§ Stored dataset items
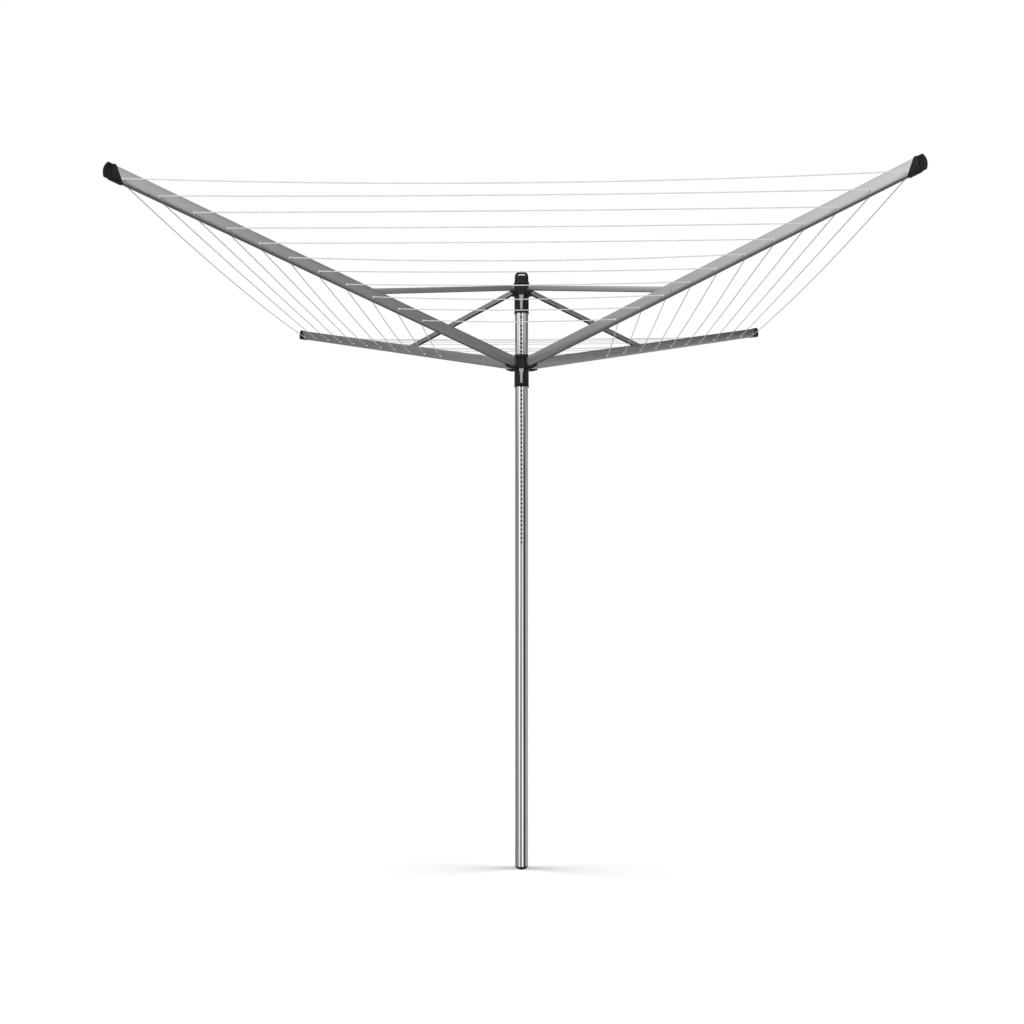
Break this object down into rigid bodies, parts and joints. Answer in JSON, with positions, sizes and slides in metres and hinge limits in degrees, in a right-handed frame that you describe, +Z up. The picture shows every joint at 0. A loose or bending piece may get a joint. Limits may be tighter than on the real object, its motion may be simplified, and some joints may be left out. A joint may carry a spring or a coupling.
{
  "type": "rotary clothesline",
  "caption": "Folding umbrella clothes dryer: arms with square rounds of line, held out by braces from two sliding hubs on a mast that stands in a ground socket.",
  "frame": {"origin": "centre of the mast's lower end", "axes": "+Z up along the mast; -Y is the side with the row of height holes and the catch levers; the arms point at 45, 135, 225 and 315 degrees"},
  "size_m": [2.0558, 2.0558, 2.091],
  "materials": {
    "mast": "polished, drawn lengthwise",
    "arm_metal": "satin",
    "brace_metal": "satin",
    "black_plastic": "fine moulded grain",
    "grey_plastic": "smooth moulded",
    "eyelet_plastic": "smooth",
    "pin_steel": "zinc plated",
    "clothes_line": "sheathed cord"
  },
  "bodies": {
    "mast": {"mast_tube": "mast", "mast_foot": "black_plastic", "top_cap": "black_plastic"},
    "upper_hub": {"upper_hub": "black_plastic", "upper_hub_bushes": "grey_plastic", "upper_hub_pins": "pin_steel", "upper_catch_pin": "pin_steel", "upper_catch_spring": "pin_steel"},
    "upper_catch": {"upper_catch_lever": "grey_plastic"},
    "brace_1": {"brace_1": "brace_metal"},
    "brace_2": {"brace_2": "brace_metal"},
    "brace_3": {"brace_3": "brace_metal"},
    "brace_4": {"brace_4": "brace_metal"},
    "arm_1": {"arm_1": "arm_metal", "arm_tip_1": "black_plastic", "line_eyelets_1": "eyelet_plastic", "brace_pin_1": "pin_steel", "clothes_line_1": "clothes_line"},
    "arm_2": {"arm_2": "arm_metal", "arm_tip_2": "black_plastic", "line_eyelets_2": "eyelet_plastic", "brace_pin_2": "pin_steel", "clothes_line_2": "clothes_line"},
    "arm_3": {"arm_3": "arm_metal", "arm_tip_3": "black_plastic", "line_eyelets_3": "eyelet_plastic", "brace_pin_3": "pin_steel", "clothes_line_3": "clothes_line"},
    "arm_4": {"arm_4": "arm_metal", "arm_tip_4": "black_plastic", "line_eyelets_4": "eyelet_plastic", "brace_pin_4": "pin_steel", "clothes_line_4": "clothes_line"},
    "lower_hub": {"lower_hub": "black_plastic", "lower_hub_bushes": "grey_plastic", "lower_hub_pins": "pin_steel", "lower_catch_pin": "pin_steel", "lower_catch_spring": "pin_steel"},
    "lower_catch": {"lower_catch_lever": "grey_plastic"}
  },
  "joints": [
    {"name": "umbrella_height", "type": "slide", "parent": "mast", "child": "upper_hub", "axis": [0, 0, 1], "range_m": [-0.36, 0], "deforming": ["upper_catch_spring", "lower_catch_spring"]},
    {"name": "fold", "type": "hinge", "parent": "upper_hub", "child": "brace_1", "pos_m": [0.03253, 0.03253, 2.014], "axis": [-0.7071, 0.7071, 0], "range_deg": [0, 72.83], "deforming": ["clothes_line_1", "clothes_line_2", "clothes_line_3", "clothes_line_4", "lower_catch_spring"]},
    {"name": "brace_2_swing", "type": "hinge", "parent": "upper_hub", "child": "brace_2", "pos_m": [-0.03253, 0.03253, 2.014], "axis": [-0.7071, -0.7071, 0], "range_deg": [0, 72.83]},
    {"name": "brace_3_swing", "type": "hinge", "parent": "upper_hub", "child": "brace_3", "pos_m": [-0.03253, -0.03253, 2.014], "axis": [0.7071, -0.7071, 0], "range_deg": [0, 72.83]},
    {"name": "brace_4_swing", "type": "hinge", "parent": "upper_hub", "child": "brace_4", "pos_m": [0.03253, -0.03253, 2.014], "axis": [0.7071, 0.7071, 0], "range_deg": [0, 72.83]},
    {"name": "arm_1_lift", "type": "hinge", "parent": "brace_1", "child": "arm_1", "pos_m": [0.46957, 0.46957, 1.892], "axis": [-0.7071, 0.7071, 0], "range_deg": [-145.67, 0]},
    {"name": "arm_2_lift", "type": "hinge", "parent": "brace_2", "child": "arm_2", "pos_m": [-0.46957, 0.46957, 1.892], "axis": [-0.7071, -0.7071, 0], "range_deg": [-145.67, 0]},
    {"name": "arm_3_lift", "type": "hinge", "parent": "brace_3", "child": "arm_3", "pos_m": [-0.46957, -0.46957, 1.892], "axis": [0.7071, -0.7071, 0], "range_deg": [-145.67, 0]},
    {"name": "arm_4_lift", "type": "hinge", "parent": "brace_4", "child": "arm_4", "pos_m": [0.46957, -0.46957, 1.892], "axis": [0.7071, 0.7071, 0], "range_deg": [-145.67, 0]},
    {"name": "lower_hub_level", "type": "hinge", "parent": "arm_1", "child": "lower_hub", "pos_m": [0.03253, 0.03253, 1.77], "axis": [-0.7071, 0.7071, 0], "range_deg": [0, 72.83]},
    {"name": "upper_catch_press", "type": "hinge", "parent": "upper_hub", "child": "upper_catch", "pos_m": [0, -0.0288, 1.969], "axis": [1, 0, 0], "range_deg": [-7, 0], "stiffness_Nm_per_rad": 0.8, "deforming": ["upper_catch_spring"]},
    {"name": "lower_catch_press", "type": "hinge", "parent": "lower_hub", "child": "lower_catch", "pos_m": [0, -0.0288, 1.714], "axis": [1, 0, 0], "range_deg": [-7, 0], "stiffness_Nm_per_rad": 0.8, "deforming": ["lower_catch_spring"]}
  ],
  "couplings": [
    {"joint": "brace_2_swing", "follows": "fold", "ratio": 1},
    {"joint": "brace_3_swing", "follows": "fold", "ratio": 1},
    {"joint": "brace_4_swing", "follows": "fold", "ratio": 1},
    {"joint": "arm_1_lift", "follows": "fold", "ratio": -2},
    {"joint": "arm_2_lift", "follows": "fold", "ratio": -2},
    {"joint": "arm_3_lift", "follows": "fold", "ratio": -2},
    {"joint": "arm_4_lift", "follows": "fold", "ratio": -2},
    {"joint": "lower_hub_level", "follows": "fold", "ratio": 1}
  ]
}
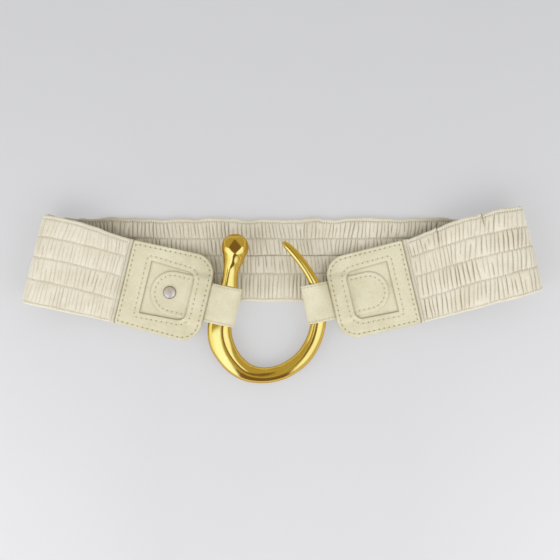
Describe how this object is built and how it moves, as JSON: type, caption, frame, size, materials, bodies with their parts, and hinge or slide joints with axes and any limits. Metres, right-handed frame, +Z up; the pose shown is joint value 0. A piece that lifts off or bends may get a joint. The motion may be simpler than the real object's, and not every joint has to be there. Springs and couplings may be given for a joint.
{
  "type": "waist belt",
  "caption": "Wide gathered leather waist belt lying fastened and flat, with stitched leather tabs and a curved hook buckle with a ball end.",
  "frame": {"origin": "centre of the belt's outline, on the surface that it lies on", "axes": "+X along the folded belt to the buckle's right, +Y from the buckle towards the band's back part, +Z up"},
  "size_m": [0.3824, 0.1318, 0.029],
  "materials": {
    "gathered_leather": "soft cream leather gathered on elastic, satin",
    "tab_leather": "smooth cream leather with a fine grain, satin",
    "gold_metal": "polished gold-coloured cast metal",
    "snap_metal": "polished silver-coloured metal cap"
  },
  "bodies": {
    "root": {"ruched_band": "gathered_leather", "left_tab_frame": "tab_leather", "left_tab_base": "tab_leather", "left_strap": "tab_leather", "left_snap_cap": "snap_metal", "right_tab_frame": "tab_leather", "right_tab_base": "tab_leather", "right_strap": "tab_leather", "hook_buckle": "gold_metal"}
  },
  "joints": []
}
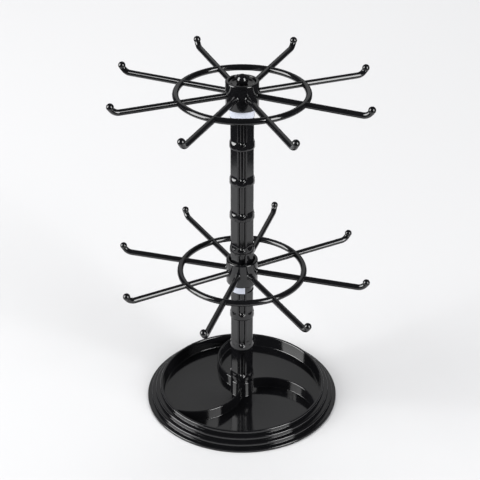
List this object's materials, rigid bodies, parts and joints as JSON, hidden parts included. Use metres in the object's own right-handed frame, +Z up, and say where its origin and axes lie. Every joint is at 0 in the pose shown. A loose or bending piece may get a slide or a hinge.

§ GOAL OF THE EXERCISE
Quote all of the entries exactly as they appear.

§ RESPONSE TO THIS EXERCISE
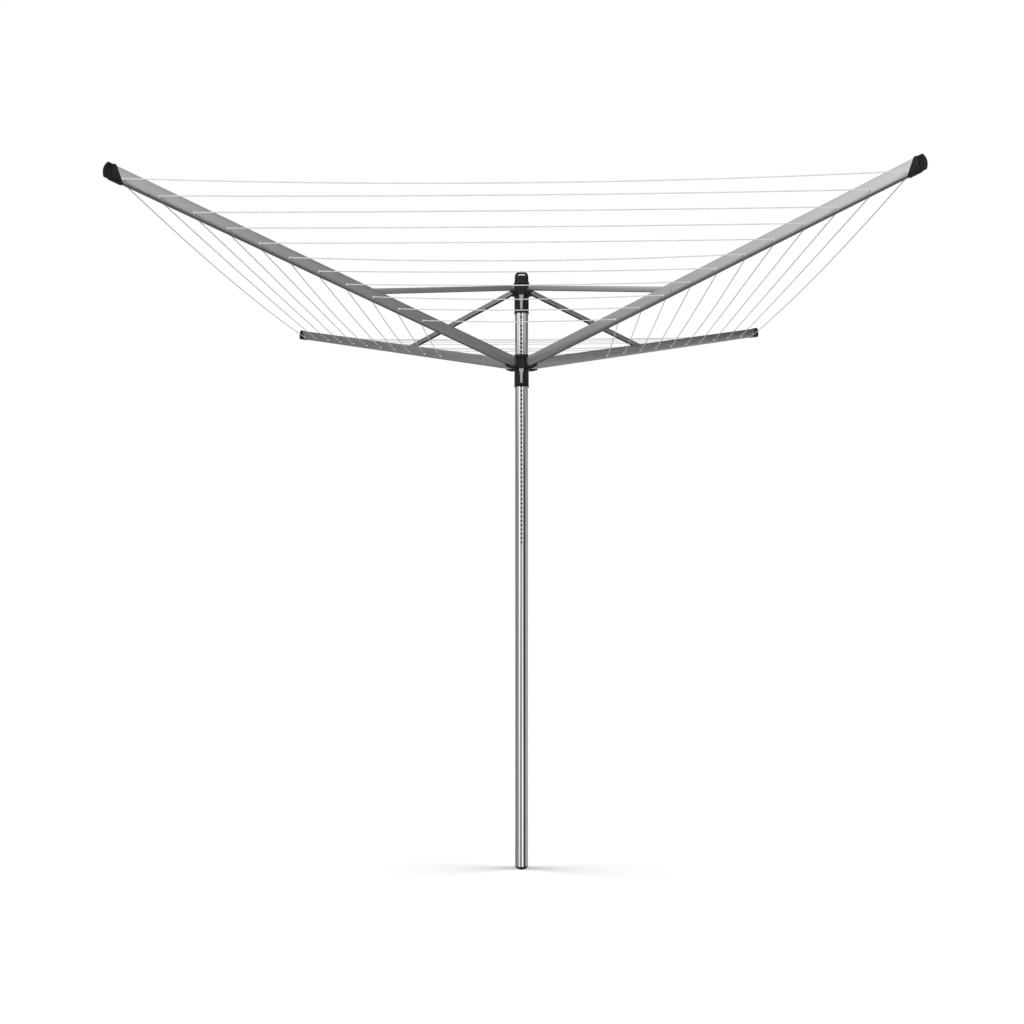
Break this object down into rigid bodies, parts and joints. Answer in JSON, with positions, sizes and slides in metres and hinge limits in degrees, in a right-handed frame that you describe, +Z up. The picture shows every joint at 0. A loose or bending piece may get a joint. Limits may be tighter than on the real object, its motion may be simplified, and some joints may be left out. A joint may carry a spring or a coupling.
{
  "type": "rotary clothesline",
  "caption": "Folding umbrella clothes dryer: arms with square rounds of line, held out by braces from two sliding hubs on a mast that stands in a ground socket.",
  "frame": {"origin": "centre of the mast's lower end", "axes": "+Z up along the mast; -Y is the side with the row of height holes and the catch levers; the arms point at 45, 135, 225 and 315 degrees"},
  "size_m": [2.0558, 2.0558, 2.091],
  "materials": {
    "mast": "polished, drawn lengthwise",
    "arm_metal": "satin",
    "brace_metal": "satin",
    "black_plastic": "fine moulded grain",
    "grey_plastic": "smooth moulded",
    "eyelet_plastic": "smooth",
    "pin_steel": "zinc plated",
    "clothes_line": "sheathed cord"
  },
  "bodies": {
    "mast": {"mast_tube": "mast", "mast_foot": "black_plastic", "top_cap": "black_plastic"},
    "upper_hub": {"upper_hub": "black_plastic", "upper_hub_bushes": "grey_plastic", "upper_hub_pins": "pin_steel", "upper_catch_pin": "pin_steel", "upper_catch_spring": "pin_steel"},
    "upper_catch": {"upper_catch_lever": "grey_plastic"},
    "brace_1": {"brace_1": "brace_metal"},
    "brace_2": {"brace_2": "brace_metal"},
    "brace_3": {"brace_3": "brace_metal"},
    "brace_4": {"brace_4": "brace_metal"},
    "arm_1": {"arm_1": "arm_metal", "arm_tip_1": "black_plastic", "line_eyelets_1": "eyelet_plastic", "brace_pin_1": "pin_steel", "clothes_line_1": "clothes_line"},
    "arm_2": {"arm_2": "arm_metal", "arm_tip_2": "black_plastic", "line_eyelets_2": "eyelet_plastic", "brace_pin_2": "pin_steel", "clothes_line_2": "clothes_line"},
    "arm_3": {"arm_3": "arm_metal", "arm_tip_3": "black_plastic", "line_eyelets_3": "eyelet_plastic", "brace_pin_3": "pin_steel", "clothes_line_3": "clothes_line"},
    "arm_4": {"arm_4": "arm_metal", "arm_tip_4": "black_plastic", "line_eyelets_4": "eyelet_plastic", "brace_pin_4": "pin_steel", "clothes_line_4": "clothes_line"},
    "lower_hub": {"lower_hub": "black_plastic", "lower_hub_bushes": "grey_plastic", "lower_hub_pins": "pin_steel", "lower_catch_pin": "pin_steel", "lower_catch_spring": "pin_steel"},
    "lower_catch": {"lower_catch_lever": "grey_plastic"}
  },
  "joints": [
    {"name": "umbrella_height", "type": "slide", "parent": "mast", "child": "upper_hub", "axis": [0, 0, 1], "range_m": [-0.36, 0], "deforming": ["upper_catch_spring", "lower_catch_spring"]},
    {"name": "fold", "type": "hinge", "parent": "upper_hub", "child": "brace_1", "pos_m": [0.03253, 0.03253, 2.014], "axis": [-0.7071, 0.7071, 0], "range_deg": [0, 72.83], "deforming": ["clothes_line_1", "clothes_line_2", "clothes_line_3", "clothes_line_4", "lower_catch_spring"]},
    {"name": "brace_2_swing", "type": "hinge", "parent": "upper_hub", "child": "brace_2", "pos_m": [-0.03253, 0.03253, 2.014], "axis": [-0.7071, -0.7071, 0], "range_deg": [0, 72.83]},
    {"name": "brace_3_swing", "type": "hinge", "parent": "upper_hub", "child": "brace_3", "pos_m": [-0.03253, -0.03253, 2.014], "axis": [0.7071, -0.7071, 0], "range_deg": [0, 72.83]},
    {"name": "brace_4_swing", "type": "hinge", "parent": "upper_hub", "child": "brace_4", "pos_m": [0.03253, -0.03253, 2.014], "axis": [0.7071, 0.7071, 0], "range_deg": [0, 72.83]},
    {"name": "arm_1_lift", "type": "hinge", "parent": "brace_1", "child": "arm_1", "pos_m": [0.46957, 0.46957, 1.892], "axis": [-0.7071, 0.7071, 0], "range_deg": [-145.67, 0]},
    {"name": "arm_2_lift", "type": "hinge", "parent": "brace_2", "child": "arm_2", "pos_m": [-0.46957, 0.46957, 1.892], "axis": [-0.7071, -0.7071, 0], "range_deg": [-145.67, 0]},
    {"name": "arm_3_lift", "type": "hinge", "parent": "brace_3", "child": "arm_3", "pos_m": [-0.46957, -0.46957, 1.892], "axis": [0.7071, -0.7071, 0], "range_deg": [-145.67, 0]},
    {"name": "arm_4_lift", "type": "hinge", "parent": "brace_4", "child": "arm_4", "pos_m": [0.46957, -0.46957, 1.892], "axis": [0.7071, 0.7071, 0], "range_deg": [-145.67, 0]},
    {"name": "lower_hub_level", "type": "hinge", "parent": "arm_1", "child": "lower_hub", "pos_m": [0.03253, 0.03253, 1.77], "axis": [-0.7071, 0.7071, 0], "range_deg": [0, 72.83]},
    {"name": "upper_catch_press", "type": "hinge", "parent": "upper_hub", "child": "upper_catch", "pos_m": [0, -0.0288, 1.969], "axis": [1, 0, 0], "range_deg": [-7, 0], "stiffness_Nm_per_rad": 0.8, "deforming": ["upper_catch_spring"]},
    {"name": "lower_catch_press", "type": "hinge", "parent": "lower_hub", "child": "lower_catch", "pos_m": [0, -0.0288, 1.714], "axis": [1, 0, 0], "range_deg": [-7, 0], "stiffness_Nm_per_rad": 0.8, "deforming": ["lower_catch_spring"]}
  ],
  "couplings": [
    {"joint": "brace_2_swing", "follows": "fold", "ratio": 1},
    {"joint": "brace_3_swing", "follows": "fold", "ratio": 1},
    {"joint": "brace_4_swing", "follows": "fold", "ratio": 1},
    {"joint": "arm_1_lift", "follows": "fold", "ratio": -2},
    {"joint": "arm_2_lift", "follows": "fold", "ratio": -2},
    {"joint": "arm_3_lift", "follows": "fold", "ratio": -2},
    {"joint": "arm_4_lift", "follows": "fold", "ratio": -2},
    {"joint": "lower_hub_level", "follows": "fold", "ratio": 1}
  ]
}
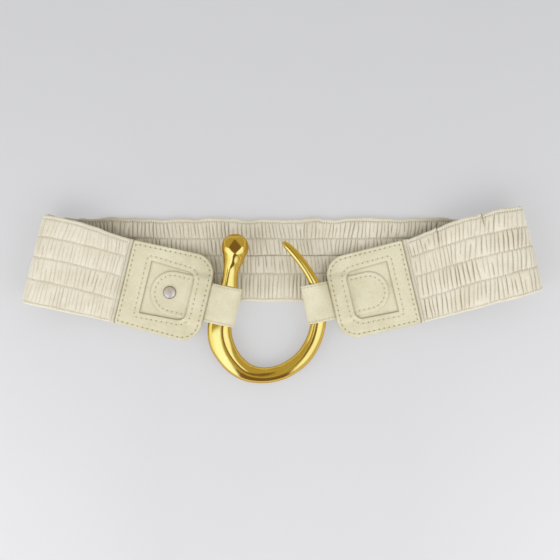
Describe how this object is built and how it moves, as JSON: type, caption, frame, size, materials, bodies with their parts, and hinge or slide joints with axes and any limits. Metres, right-handed frame, +Z up; the pose shown is joint value 0. A piece that lifts off or bends may get a joint. The motion may be simpler than the real object's, and not every joint has to be there. Springs and couplings may be given for a joint.
{
  "type": "waist belt",
  "caption": "Wide gathered leather waist belt lying fastened and flat, with stitched leather tabs and a curved hook buckle with a ball end.",
  "frame": {"origin": "centre of the belt's outline, on the surface that it lies on", "axes": "+X along the folded belt to the buckle's right, +Y from the buckle towards the band's back part, +Z up"},
  "size_m": [0.3824, 0.1318, 0.029],
  "materials": {
    "gathered_leather": "soft cream leather gathered on elastic, satin",
    "tab_leather": "smooth cream leather with a fine grain, satin",
    "gold_metal": "polished gold-coloured cast metal",
    "snap_metal": "polished silver-coloured metal cap"
  },
  "bodies": {
    "root": {"ruched_band": "gathered_leather", "left_tab_frame": "tab_leather", "left_tab_base": "tab_leather", "left_strap": "tab_leather", "left_snap_cap": "snap_metal", "right_tab_frame": "tab_leather", "right_tab_base": "tab_leather", "right_strap": "tab_leather", "hook_buckle": "gold_metal"}
  },
  "joints": []
}
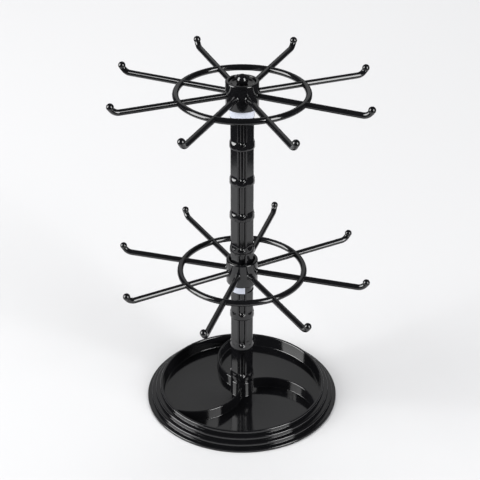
List this object's materials, rigid bodies, parts and joints as JSON, hidden parts included. Use metres in the object's own right-handed frame, +Z up, and say where its origin and axes lie. Every joint is at 0 in the pose shown. A loose or bending piece may get a slide or a hinge.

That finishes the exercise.